Ultimately, of course, it took The Prodigy, with
"Firestarter," to resuscitate Brown’s showbiz duende. Unlike so many of these recent number two hits, however,
there is no way in which “Fire” could be enjoyed by people of all ages. Much,
much more than a Dr Demento-friendly novelty, it is cackling while it tells the
silent majority to go screw itself.
Date Record Made
Number Two: 19 October 1968
Number Of Weeks At
Number Two: 1
Record At Number One:
“Hey Jude” by The Beatles
UK Chart Position: 1
Other Information: Ronnie Wood reckons that he played bass on "Fire" but while he certainly appeared on a Crazy World BBC Radio One session, there is no bass guitar on the actual record - it's Brown on vocals, Vincent Crane on organ/bass pedals/R&B showband brass arrangement and Drachen Theaker at the drums (who was presently replaced by Carl Palmer).

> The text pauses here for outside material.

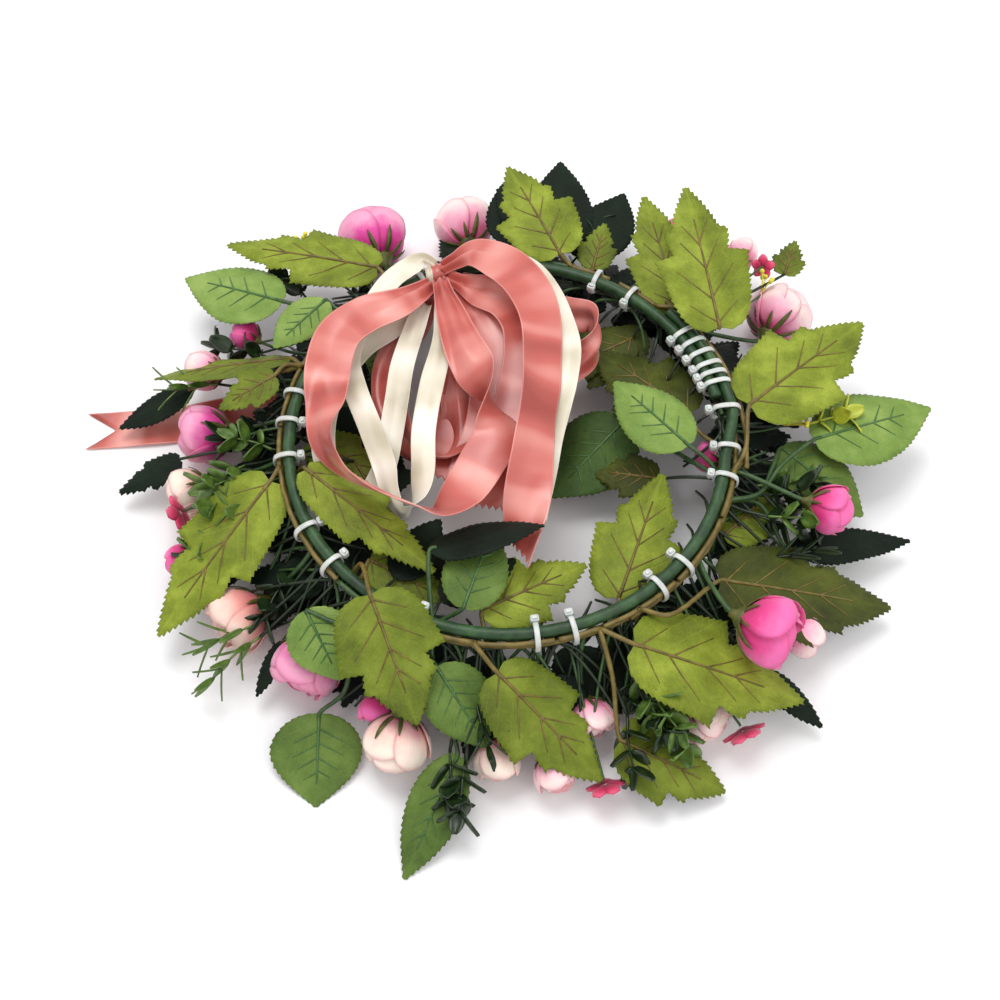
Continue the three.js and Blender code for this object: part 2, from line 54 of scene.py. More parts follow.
KNOT_ANGLE = 110
GROUND = -39.7  # petals and ribbons lie just above the ground
STEM_RADIUS = 1.1
PETIOLE_RADIUS = 0.9
LEAF_THICKNESS = 0.3
PETAL_THICKNESS = 0.3
RIBBON_THICKNESS = 0.22
CORAL_WIDTH = 19
CREAM_WIDTH = 10
LEAF_FOLD = -0.12

# Stems run along the ring in lanes: [out from the ring's centreline, up from it].
OUTER = (4.1, -0.6)
LOWER = (2.6, -4.2)
INNER = (-1.0, -4.6)

# Half outlines, base to tip: edge along the leaf, edge out from the midrib and where its row meets
# the midrib, each as a share of the leaf's length.
MAPLE = [
    (0.0, 0.02, 0.0), (-0.02, 0.1, 0.02), (0.02, 0.2, 0.06), (0.1, 0.27, 0.11), (0.2, 0.31, 0.17),
    (0.32, 0.335, 0.24), (0.42, 0.35, 0.31), (0.5, 0.37, 0.37), (0.515, 0.29, 0.42), (0.53, 0.21, 0.47),
    (0.6, 0.235, 0.54), (0.68, 0.245, 0.62), (0.7, 0.185, 0.67), (0.79, 0.15, 0.76), (0.89, 0.085, 0.87),
    (1.0, 0.004, 1.0),
]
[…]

In 1966-7 Brown was temporarily a member of a group called The Ramong Sound who eventually mutated into The Foundations. "Build Me Up, Buttercup" indeed.
Its an undeniable hit, something his subsequent UK singles weren't. And the album charted higher than labelmates The Who had managed, presumably by people wanting more of the same. I'm guessing they were disappointed - the album didn't stay too long in the chart, and Arthur 'went solo' subsequently.